You know, if we could see stuff like THIS happening, the Pro Bowl might be a lot more fun to watch.

So, we know what the Pro Bowl meant in Hawaii. It was a reward for players. And it was fairly exotic for fans. No, that did not make it must-see TV, but I just don't think Pro Bowl can ever be must-see TV -- not unless they come up with some sort of crazy idea like:

1. Give some ridiculous sum of money to the winners (million dollars a player) and nothing to the losers.

2. Have Pro Bowlers face off against college football's national champion.

3. Give each team only eight plays, and let fans who love the old "Tecmo Super Bowl" coach each side.

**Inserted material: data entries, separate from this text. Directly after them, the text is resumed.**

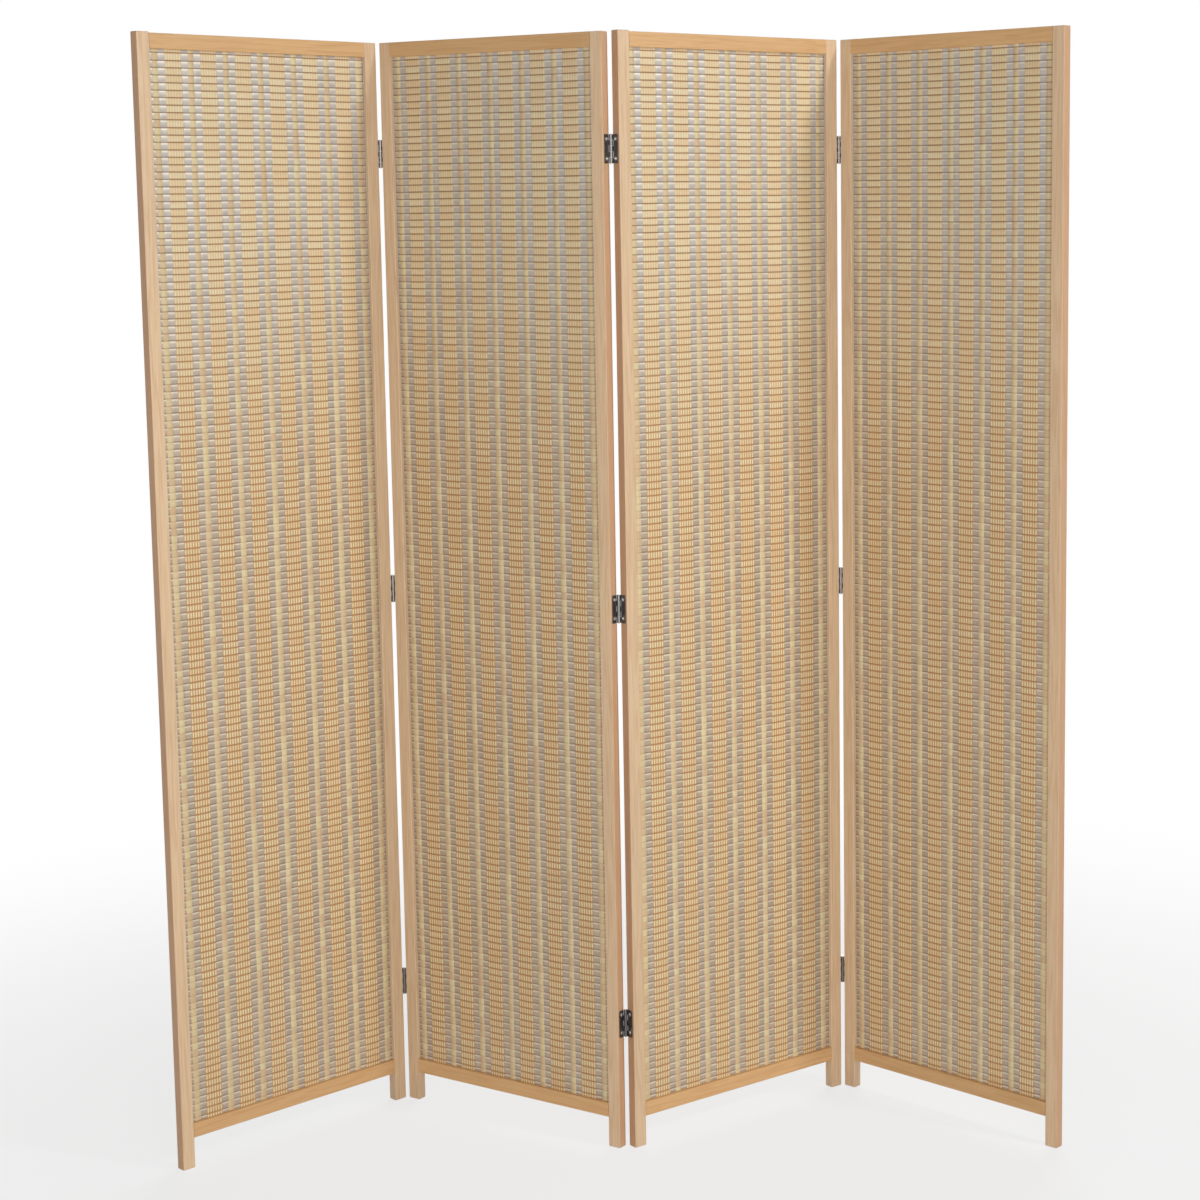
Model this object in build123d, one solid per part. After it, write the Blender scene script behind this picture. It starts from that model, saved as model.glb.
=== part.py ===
from build123d import *
import os
from math import asin, atan2, cos, degrees, radians, sin

# A free-standing folding screen of four panels. Each panel is a pine frame of two stiles and
# two rails round a woven mat, and three butt hinges join each panel to the next.
# Millimetres and degrees. A panel's own frame has x along its width from its left edge,
# y from its front face towards its rear face, and z up from the floor.

# Panel frame
panel_width = 400.0
panel_height = 1600.0
frame_depth = 15.0
stile_width = 20.0
top_rail_height = 21.0
bottom_rail_height = 21.0
foot_height = 44.0          # from the floor to the bottom rail's lower edge
arris_radius = 1.2          # the eased long edges of a stile
end_chamfer = 0.8           # the eased edges of a stile's two ends
rail_arris_radius = 0.8
stile_proud = 1.5           # how far the left stiles of two panels stand above their rails
proud_panels = ("panel_1", "panel_3")

# Woven mat, held in a groove that runs round the inside of the frame
mat_thickness = 2.4
mat_insert = 5.0            # how far the mat's edges reach into the groove
mat_face_clearance = 0.15   # between the mat and each wall of the groove
mat_edge_clearance = 0.3    # between the mat's edge and the bottom of the groove

# Dowels, two at each corner of a frame
dowel_radius = 2.5
dowel_length = 28.0
dowel_chamfer = 0.4
dowel_edge_distance = 4.5   # from a rail's outer edge to the first dowel's axis
dowel_spacing = 7.0
dowel_fit = 0.05            # all round the dowel
dowel_end_space = 0.5       # beyond each end of the dowel, for glue

# Butt hinges
hinge_height = 40.0
hinge_foot_distance = 186.0 # from the floor to the lower hinge's middle
hinge_top_distance = 160.0  # from the panel's top to the upper hinge's middle
hinge_middle_drop = 5.0     # how far the middle hinge sits below the panel's mid height
leaf_thickness = 1.2
leaf_reach = 12.5           # from the pin's axis to the leaf's free edge
leaf_corner_radius = 1.5
knuckle_count = 5
knuckle_gap = 0.3           # between one knuckle and the next, up and down
knuckle_clearance = 0.35    # round a knuckle, to the other leaf's edge
pin_radius = 1.5
pin_fit = 0.05              # running clearance all round the pin
pin_overhang = 1.0          # the pin's domed tip beyond the barrel's end
pin_dome = 0.6
pin_proud = 0.5             # the pin's axis in front of the faces that fold together

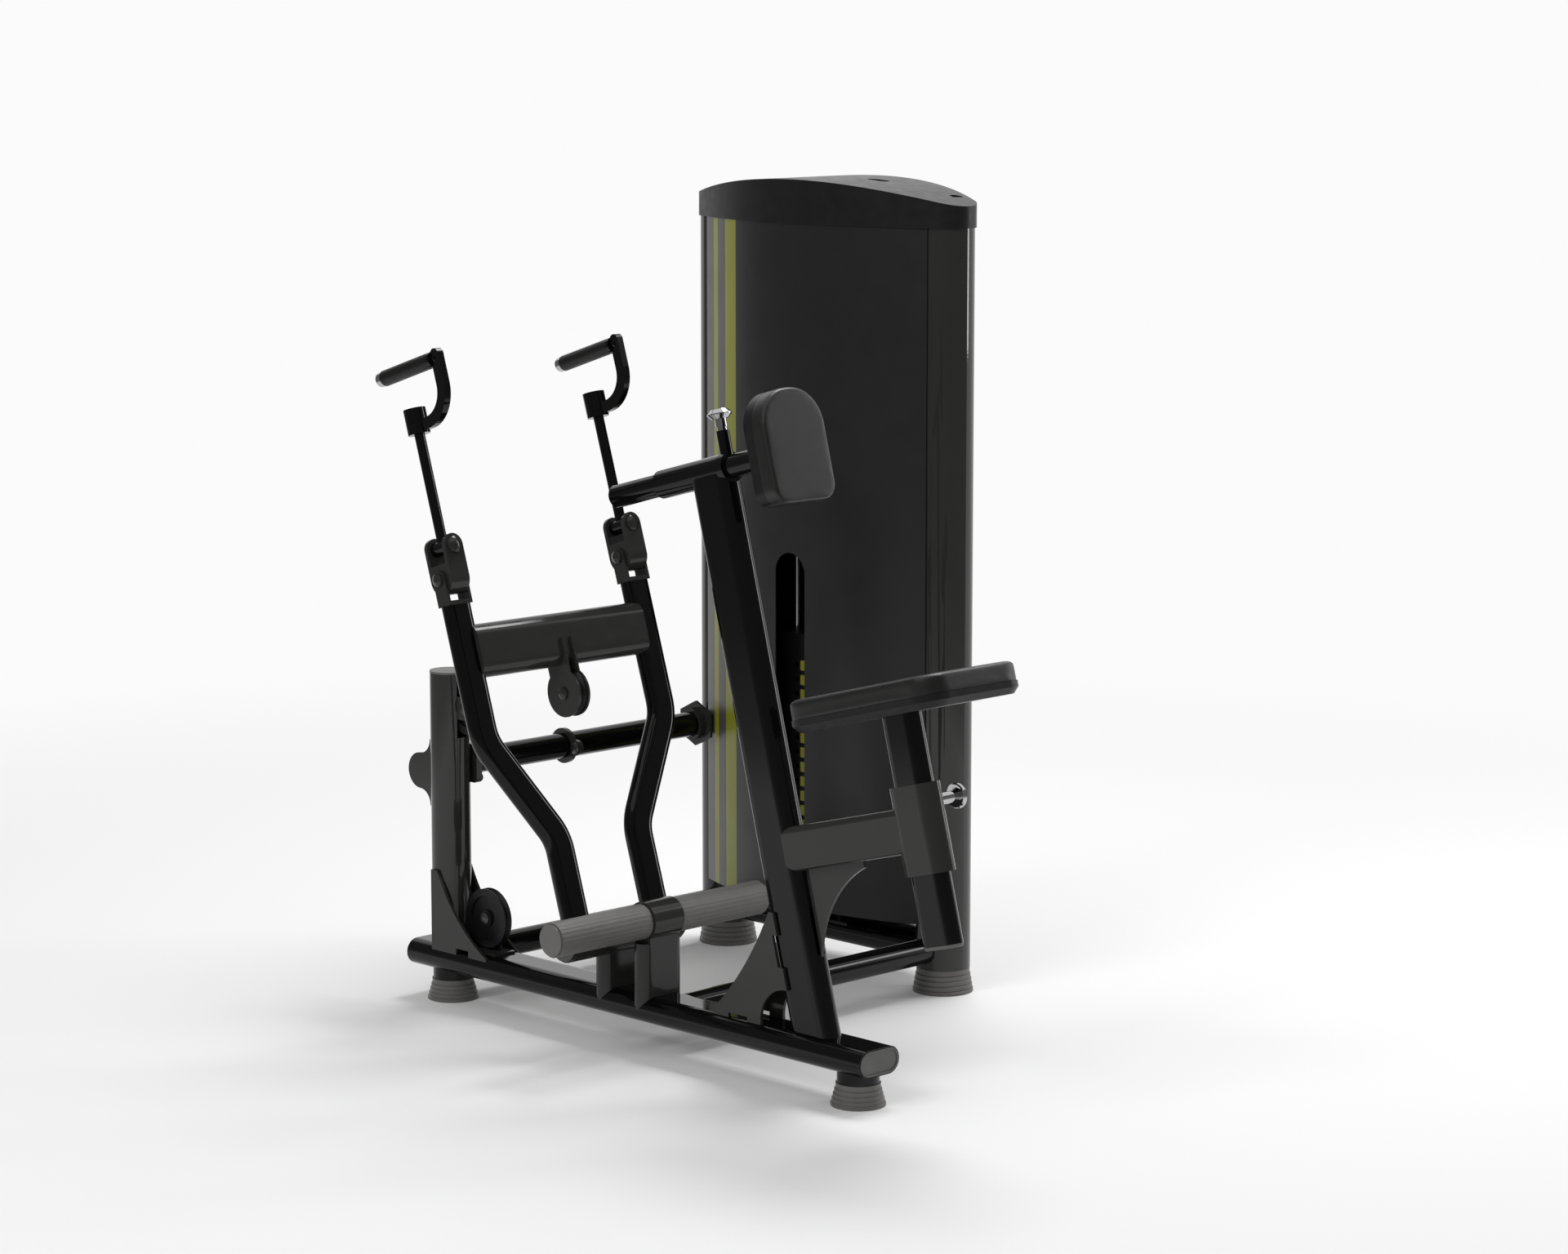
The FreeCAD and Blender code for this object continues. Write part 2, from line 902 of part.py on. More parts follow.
def upright_web(name, near):
    """Gusset beside the upright's foot: hollow slope, round opening and weld notches."""
    top_z = S.web_top_z
    beam_top = S.beam_level + S.oval_thin / 2
    toe_z = beam_top + S.web_toe_tall
    centre_x, centre_z = arc_centre(
        S.web_top_x, top_z, S.web_toe_x, toe_z, S.web_radius
    )
    centre_x = S.web_top_x + S.web_toe_x - centre_x
    centre_z = top_z + toe_z - centre_z
    low = S.beam_level
    hole_low_x = S.web_hole_x - root(
        S.web_hole_radius * S.web_hole_radius
        - (S.web_hole_z - low) * (S.web_hole_z - low)
    )
    hole_top_z = S.web_hole_z + S.web_hole_radius
    hole_top_x = S.web_hole_x
    notch_low = beam_top + S.web_notch_low
    notch_high = notch_low + S.web_notch_long
    notch_x = S.web_toe_x + S.notch_long
    notch_end = notch_x + S.notch_long + S.web_notch_deep
    steps = [
        line(S.web_toe_x, low),
        line(notch_x, low),
        line(notch_x, beam_top + S.notch_tall),
        line(notch_end, beam_top + S.notch_tall),
        line(notch_end, low),
        line(hole_low_x, low),
        arc(hole_top_x, hole_top_z, S.web_hole_x, S.web_hole_z, -1),
        line(web_edge(hole_top_z), hole_top_z),
        line(web_edge(notch_low), notch_low),
        line(web_edge(notch_low) - S.web_notch_deep, notch_low),
        line(web_edge(notch_high) - S.web_notch_deep, notch_high),
        line(web_edge(notch_high), notch_high),
        line(web_edge(top_z), top_z),
        line(S.web_top_x, top_z),
        arc(S.web_toe_x, toe_z, centre_x, centre_z, -1),
    ]
    return extrude(name, "XZ", [steps], near, near + S.plate_thick)


knee_top = S.seat_beam_level - S.seat_beam_tall / 2
knee_end = S.oval_wide / 2 + S.knee_long
knee_start = S.oval_wide / 2 - S.plate_thick / 2
knee_low = knee_top - S.knee_deep
knee_centre_x, knee_centre_z = arc_centre(
    knee_end, knee_top - S.knee_toe, S.oval_wide / 2, knee_low, S.knee_radius
)
knee_steps = [
    line(knee_start, knee_low),
    line(S.oval_wide / 2, knee_low),
    arc(knee_end, knee_top - S.knee_toe, knee_centre_x, knee_centre_z, -1),
    line(knee_end, knee_top),
    line(knee_start, knee_top),
]


def upright_bar(name, low=ZERO):
    """The leaning flat oval of the upright, in its own frame."""
    loop = flat_oval(ZERO, ZERO, S.oval_wide, S.oval_thin)
    return extrude(name, "XY", [loop], low, S.upright_long)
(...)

4. Make it USA vs. Canada and play with a 55-yard line and big end zones.

But the NFL instead decided to do something much more bizarre. First, they took the game out of Hawaii and put it in the Super Bowl town -- Miami, this year -- thus taking away the exotic nature of the game and any reason that the players would want to play. Oh, ow, I think I tweaked my hammy. Yeah, thanks for the invite. Don't think I can make it.

Second, they moved the game to the week before the Super Bowl -- thus taking out all the players who are actually playing in the Super Bowl. Hey kids, how about a Pro Bowl without Peyton Manning and Drew Brees? Sound like fun?

Third ... where are the hula dancers? How can I have a Pro Bowl without hula dancers?

Oh, maybe the timing of the game will punch up the ratings ... I don't know enough about the TV side of it. Maybe some accountants will find that the game makes a few more bucks. Maybe.

But, from here, it seems to me they took a flawed game and made it significantly worse. They took a game already without much star power and took away its star power. They took something that was at least unique and stripped it down so that it's now both boring AND commonplace. Yes, I'll admit, it has been a long time since I cared about the Pro Bowl as anything more than a novelty. But now I don't even care about it as that. Hey, look, I get to see Matt Schaub and Aaron Rodgers play in a meaningless game in Miami? Really? What time is that on? Because there will have to be some golf on somewhere.